## Given information
□ □ □

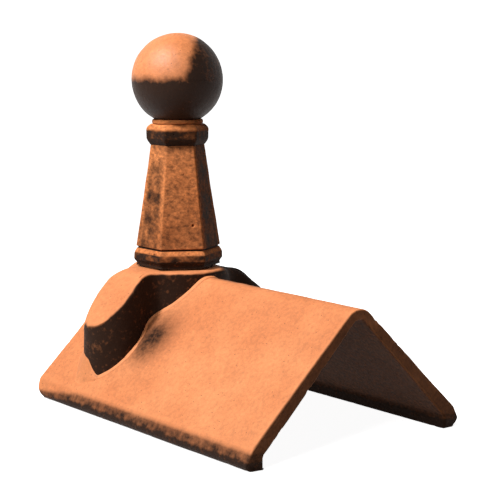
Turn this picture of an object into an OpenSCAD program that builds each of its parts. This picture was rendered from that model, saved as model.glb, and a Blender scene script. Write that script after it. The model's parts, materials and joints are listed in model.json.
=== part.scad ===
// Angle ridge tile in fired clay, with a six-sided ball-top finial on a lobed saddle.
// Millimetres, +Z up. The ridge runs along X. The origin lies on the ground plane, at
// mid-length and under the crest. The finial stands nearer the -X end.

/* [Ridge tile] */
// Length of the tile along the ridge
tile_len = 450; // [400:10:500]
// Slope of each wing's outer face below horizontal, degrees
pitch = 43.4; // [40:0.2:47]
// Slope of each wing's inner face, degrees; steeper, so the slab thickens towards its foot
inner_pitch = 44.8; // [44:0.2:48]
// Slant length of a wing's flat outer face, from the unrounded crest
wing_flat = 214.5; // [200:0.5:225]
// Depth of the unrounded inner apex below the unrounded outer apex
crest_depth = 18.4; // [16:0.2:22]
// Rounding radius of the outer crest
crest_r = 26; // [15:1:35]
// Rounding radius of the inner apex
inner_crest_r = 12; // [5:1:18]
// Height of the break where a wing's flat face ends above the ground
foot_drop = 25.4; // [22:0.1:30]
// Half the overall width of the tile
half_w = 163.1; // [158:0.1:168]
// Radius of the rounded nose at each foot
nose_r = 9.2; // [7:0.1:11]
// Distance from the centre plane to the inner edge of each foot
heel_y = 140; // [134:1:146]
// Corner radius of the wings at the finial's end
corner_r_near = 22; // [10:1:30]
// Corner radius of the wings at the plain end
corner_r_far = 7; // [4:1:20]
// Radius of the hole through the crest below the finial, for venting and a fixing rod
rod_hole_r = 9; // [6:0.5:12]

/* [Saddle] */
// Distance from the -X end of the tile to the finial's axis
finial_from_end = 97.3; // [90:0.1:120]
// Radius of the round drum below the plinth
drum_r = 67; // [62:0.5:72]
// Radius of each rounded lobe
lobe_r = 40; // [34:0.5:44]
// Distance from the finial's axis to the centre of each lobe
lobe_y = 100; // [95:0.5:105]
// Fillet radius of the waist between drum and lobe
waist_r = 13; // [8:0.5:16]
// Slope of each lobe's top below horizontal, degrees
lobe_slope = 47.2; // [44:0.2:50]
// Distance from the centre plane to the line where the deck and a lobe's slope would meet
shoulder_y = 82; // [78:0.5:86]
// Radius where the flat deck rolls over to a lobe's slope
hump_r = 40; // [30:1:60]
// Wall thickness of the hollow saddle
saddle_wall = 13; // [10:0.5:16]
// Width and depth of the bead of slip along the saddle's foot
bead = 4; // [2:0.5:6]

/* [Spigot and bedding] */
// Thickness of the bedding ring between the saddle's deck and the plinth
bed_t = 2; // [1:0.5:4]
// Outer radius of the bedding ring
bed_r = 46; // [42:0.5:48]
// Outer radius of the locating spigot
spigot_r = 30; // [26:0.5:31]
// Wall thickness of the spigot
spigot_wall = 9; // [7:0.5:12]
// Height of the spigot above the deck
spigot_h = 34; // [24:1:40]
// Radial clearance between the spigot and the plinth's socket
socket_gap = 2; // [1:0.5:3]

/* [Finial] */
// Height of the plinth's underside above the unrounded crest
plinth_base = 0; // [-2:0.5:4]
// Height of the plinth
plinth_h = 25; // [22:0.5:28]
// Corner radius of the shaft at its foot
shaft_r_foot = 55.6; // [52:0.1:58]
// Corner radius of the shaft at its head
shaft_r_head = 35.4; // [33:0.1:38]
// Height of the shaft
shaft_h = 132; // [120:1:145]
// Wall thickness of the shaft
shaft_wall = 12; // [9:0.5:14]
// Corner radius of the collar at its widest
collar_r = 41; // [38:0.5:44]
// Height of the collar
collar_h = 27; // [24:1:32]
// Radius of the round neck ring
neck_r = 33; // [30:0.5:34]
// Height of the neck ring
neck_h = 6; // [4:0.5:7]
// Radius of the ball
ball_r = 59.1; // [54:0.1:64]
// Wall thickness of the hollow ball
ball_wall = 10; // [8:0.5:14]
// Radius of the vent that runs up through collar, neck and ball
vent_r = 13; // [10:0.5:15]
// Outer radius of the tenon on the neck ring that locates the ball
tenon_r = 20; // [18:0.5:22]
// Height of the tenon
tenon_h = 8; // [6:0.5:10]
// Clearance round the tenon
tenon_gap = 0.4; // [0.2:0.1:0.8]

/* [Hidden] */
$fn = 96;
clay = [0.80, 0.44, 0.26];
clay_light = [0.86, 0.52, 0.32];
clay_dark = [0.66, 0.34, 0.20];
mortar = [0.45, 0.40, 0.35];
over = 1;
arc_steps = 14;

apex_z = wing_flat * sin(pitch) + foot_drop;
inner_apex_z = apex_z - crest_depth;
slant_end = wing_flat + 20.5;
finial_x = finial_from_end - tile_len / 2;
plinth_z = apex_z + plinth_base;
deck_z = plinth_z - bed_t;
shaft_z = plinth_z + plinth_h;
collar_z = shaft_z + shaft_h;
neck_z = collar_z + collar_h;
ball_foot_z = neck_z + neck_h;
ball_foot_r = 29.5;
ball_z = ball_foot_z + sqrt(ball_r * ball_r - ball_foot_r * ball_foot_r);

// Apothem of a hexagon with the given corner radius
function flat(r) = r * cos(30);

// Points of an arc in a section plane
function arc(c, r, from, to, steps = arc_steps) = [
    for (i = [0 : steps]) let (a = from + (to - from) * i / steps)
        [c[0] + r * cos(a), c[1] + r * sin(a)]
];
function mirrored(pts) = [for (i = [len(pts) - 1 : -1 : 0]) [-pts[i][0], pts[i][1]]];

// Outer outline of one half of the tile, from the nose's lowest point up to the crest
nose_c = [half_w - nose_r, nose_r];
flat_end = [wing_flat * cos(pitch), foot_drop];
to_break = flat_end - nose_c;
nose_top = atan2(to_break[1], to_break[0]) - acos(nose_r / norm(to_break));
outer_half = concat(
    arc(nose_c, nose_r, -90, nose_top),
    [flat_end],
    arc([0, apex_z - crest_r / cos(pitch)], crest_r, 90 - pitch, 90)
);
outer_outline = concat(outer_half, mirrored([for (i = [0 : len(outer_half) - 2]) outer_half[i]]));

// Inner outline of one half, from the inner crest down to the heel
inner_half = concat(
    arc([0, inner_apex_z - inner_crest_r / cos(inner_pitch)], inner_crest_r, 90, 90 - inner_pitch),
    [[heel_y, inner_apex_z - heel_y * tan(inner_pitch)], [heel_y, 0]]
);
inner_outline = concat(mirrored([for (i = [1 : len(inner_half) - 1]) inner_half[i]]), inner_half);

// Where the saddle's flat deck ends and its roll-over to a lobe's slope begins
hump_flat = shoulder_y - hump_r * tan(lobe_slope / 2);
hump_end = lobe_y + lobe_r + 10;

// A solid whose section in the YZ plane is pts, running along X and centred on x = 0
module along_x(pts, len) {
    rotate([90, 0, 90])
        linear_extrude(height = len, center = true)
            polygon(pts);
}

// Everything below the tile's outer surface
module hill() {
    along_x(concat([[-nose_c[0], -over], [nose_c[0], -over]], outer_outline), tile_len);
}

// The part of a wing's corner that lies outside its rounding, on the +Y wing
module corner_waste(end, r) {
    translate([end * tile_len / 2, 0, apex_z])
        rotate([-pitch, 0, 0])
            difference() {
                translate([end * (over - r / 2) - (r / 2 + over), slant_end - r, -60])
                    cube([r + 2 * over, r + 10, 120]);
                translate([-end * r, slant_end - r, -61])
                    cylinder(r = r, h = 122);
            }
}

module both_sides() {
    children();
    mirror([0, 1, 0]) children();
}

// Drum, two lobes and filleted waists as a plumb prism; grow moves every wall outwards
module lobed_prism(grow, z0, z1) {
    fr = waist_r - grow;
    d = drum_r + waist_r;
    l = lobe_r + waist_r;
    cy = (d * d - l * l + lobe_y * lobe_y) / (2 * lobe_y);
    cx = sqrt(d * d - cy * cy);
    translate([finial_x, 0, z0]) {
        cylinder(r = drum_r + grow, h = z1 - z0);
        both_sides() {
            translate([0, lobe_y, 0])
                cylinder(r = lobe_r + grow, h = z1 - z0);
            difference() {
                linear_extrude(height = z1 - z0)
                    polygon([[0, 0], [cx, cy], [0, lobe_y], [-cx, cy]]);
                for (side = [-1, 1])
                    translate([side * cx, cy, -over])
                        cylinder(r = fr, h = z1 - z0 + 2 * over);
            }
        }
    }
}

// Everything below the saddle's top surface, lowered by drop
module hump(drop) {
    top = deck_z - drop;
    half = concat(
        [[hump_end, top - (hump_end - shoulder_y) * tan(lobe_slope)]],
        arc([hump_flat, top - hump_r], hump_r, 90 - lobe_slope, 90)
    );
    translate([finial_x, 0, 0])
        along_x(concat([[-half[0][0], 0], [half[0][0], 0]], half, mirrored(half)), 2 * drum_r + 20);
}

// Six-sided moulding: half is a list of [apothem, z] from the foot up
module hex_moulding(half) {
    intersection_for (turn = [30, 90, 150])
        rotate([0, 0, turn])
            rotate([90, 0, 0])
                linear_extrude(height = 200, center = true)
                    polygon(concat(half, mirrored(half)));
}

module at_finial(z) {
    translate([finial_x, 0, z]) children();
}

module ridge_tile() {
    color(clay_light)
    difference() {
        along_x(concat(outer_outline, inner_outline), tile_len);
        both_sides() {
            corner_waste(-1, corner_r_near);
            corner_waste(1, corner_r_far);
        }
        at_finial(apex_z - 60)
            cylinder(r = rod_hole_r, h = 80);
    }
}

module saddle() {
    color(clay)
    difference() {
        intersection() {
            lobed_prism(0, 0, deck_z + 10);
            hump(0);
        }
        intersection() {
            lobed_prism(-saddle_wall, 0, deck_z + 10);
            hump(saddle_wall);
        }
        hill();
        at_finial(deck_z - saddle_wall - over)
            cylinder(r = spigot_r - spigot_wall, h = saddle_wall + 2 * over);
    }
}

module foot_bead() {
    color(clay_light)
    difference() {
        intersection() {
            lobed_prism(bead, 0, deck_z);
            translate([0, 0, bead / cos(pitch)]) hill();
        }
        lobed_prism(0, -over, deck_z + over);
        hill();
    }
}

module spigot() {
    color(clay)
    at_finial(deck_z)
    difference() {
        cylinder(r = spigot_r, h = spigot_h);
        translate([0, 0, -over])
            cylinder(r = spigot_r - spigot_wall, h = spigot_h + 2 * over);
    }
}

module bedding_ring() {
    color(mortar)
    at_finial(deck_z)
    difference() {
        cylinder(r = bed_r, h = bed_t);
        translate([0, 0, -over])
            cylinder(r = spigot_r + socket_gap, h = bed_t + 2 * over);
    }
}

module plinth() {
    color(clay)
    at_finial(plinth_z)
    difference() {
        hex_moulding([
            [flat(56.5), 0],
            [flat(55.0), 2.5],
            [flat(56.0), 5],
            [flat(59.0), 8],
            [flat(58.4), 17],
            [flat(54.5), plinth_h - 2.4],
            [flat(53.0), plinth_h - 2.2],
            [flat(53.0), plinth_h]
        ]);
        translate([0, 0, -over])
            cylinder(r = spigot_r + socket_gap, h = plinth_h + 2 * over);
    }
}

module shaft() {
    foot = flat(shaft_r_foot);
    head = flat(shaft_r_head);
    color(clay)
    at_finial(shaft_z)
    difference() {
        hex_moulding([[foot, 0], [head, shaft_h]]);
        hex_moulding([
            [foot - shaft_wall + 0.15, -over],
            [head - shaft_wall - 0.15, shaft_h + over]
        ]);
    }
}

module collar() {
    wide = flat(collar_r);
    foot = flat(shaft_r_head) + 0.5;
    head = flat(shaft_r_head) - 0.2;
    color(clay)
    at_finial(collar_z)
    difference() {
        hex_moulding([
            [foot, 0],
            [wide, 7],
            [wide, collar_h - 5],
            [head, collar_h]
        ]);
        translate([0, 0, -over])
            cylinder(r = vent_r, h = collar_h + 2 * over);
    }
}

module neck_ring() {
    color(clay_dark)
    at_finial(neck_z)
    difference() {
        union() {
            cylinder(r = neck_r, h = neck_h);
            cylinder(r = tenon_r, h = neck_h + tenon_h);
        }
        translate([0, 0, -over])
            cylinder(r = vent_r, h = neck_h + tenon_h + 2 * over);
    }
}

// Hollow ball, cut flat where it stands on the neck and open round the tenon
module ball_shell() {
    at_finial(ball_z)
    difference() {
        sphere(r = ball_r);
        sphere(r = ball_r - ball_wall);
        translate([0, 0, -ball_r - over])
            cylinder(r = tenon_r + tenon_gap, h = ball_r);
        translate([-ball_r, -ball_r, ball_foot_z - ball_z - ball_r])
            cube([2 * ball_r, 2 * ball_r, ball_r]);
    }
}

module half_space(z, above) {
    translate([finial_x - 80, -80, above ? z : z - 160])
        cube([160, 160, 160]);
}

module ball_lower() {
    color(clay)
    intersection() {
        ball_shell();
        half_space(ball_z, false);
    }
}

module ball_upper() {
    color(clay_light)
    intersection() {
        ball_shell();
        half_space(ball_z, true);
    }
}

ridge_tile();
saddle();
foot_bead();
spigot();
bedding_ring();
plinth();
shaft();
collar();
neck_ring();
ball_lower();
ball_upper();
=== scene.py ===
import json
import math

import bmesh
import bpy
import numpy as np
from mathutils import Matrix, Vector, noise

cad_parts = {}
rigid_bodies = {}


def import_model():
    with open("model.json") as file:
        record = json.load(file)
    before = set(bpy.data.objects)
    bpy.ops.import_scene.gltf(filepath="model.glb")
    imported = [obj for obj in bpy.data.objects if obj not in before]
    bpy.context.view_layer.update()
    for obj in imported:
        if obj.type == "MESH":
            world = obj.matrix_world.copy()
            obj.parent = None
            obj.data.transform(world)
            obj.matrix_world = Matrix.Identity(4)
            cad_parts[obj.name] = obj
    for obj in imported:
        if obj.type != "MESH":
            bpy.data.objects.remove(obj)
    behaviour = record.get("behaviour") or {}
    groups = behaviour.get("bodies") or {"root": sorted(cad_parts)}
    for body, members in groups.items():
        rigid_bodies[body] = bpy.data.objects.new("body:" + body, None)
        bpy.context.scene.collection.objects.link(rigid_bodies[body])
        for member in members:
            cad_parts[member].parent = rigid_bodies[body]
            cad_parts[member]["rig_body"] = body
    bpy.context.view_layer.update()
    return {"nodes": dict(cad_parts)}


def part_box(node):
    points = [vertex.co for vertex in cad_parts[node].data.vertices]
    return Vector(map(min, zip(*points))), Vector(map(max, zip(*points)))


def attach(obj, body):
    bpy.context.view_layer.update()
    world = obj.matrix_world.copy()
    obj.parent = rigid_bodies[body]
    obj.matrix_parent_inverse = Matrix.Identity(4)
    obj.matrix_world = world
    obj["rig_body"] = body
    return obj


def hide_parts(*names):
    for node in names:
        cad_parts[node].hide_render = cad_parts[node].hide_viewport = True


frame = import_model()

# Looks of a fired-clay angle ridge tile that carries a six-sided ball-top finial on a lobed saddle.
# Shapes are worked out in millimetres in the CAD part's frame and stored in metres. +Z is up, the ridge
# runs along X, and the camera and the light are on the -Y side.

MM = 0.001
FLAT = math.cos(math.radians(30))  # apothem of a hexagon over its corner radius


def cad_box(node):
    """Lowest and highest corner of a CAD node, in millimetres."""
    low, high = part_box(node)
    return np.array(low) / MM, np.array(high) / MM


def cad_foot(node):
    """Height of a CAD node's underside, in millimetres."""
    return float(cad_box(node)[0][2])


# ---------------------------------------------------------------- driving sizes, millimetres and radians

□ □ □

## Required task
Using the data above, reproduce exactly the lines from the line that contains "ridge_tile();" through the line that contains "bpy.data.objects.remove(obj)", including both.

## Complete output
ridge_tile();
saddle();
foot_bead();
spigot();
bedding_ring();
plinth();
shaft();
collar();
neck_ring();
ball_lower();
ball_upper();
=== scene.py ===
import json
import math

import bmesh
import bpy
import numpy as np
from mathutils import Matrix, Vector, noise

cad_parts = {}
rigid_bodies = {}


def import_model():
    with open("model.json") as file:
        record = json.load(file)
    before = set(bpy.data.objects)
    bpy.ops.import_scene.gltf(filepath="model.glb")
    imported = [obj for obj in bpy.data.objects if obj not in before]
    bpy.context.view_layer.update()
    for obj in imported:
        if obj.type == "MESH":
            world = obj.matrix_world.copy()
            obj.parent = None
            obj.data.transform(world)
            obj.matrix_world = Matrix.Identity(4)
            cad_parts[obj.name] = obj
    for obj in imported:
        if obj.type != "MESH":
            bpy.data.objects.remove(obj)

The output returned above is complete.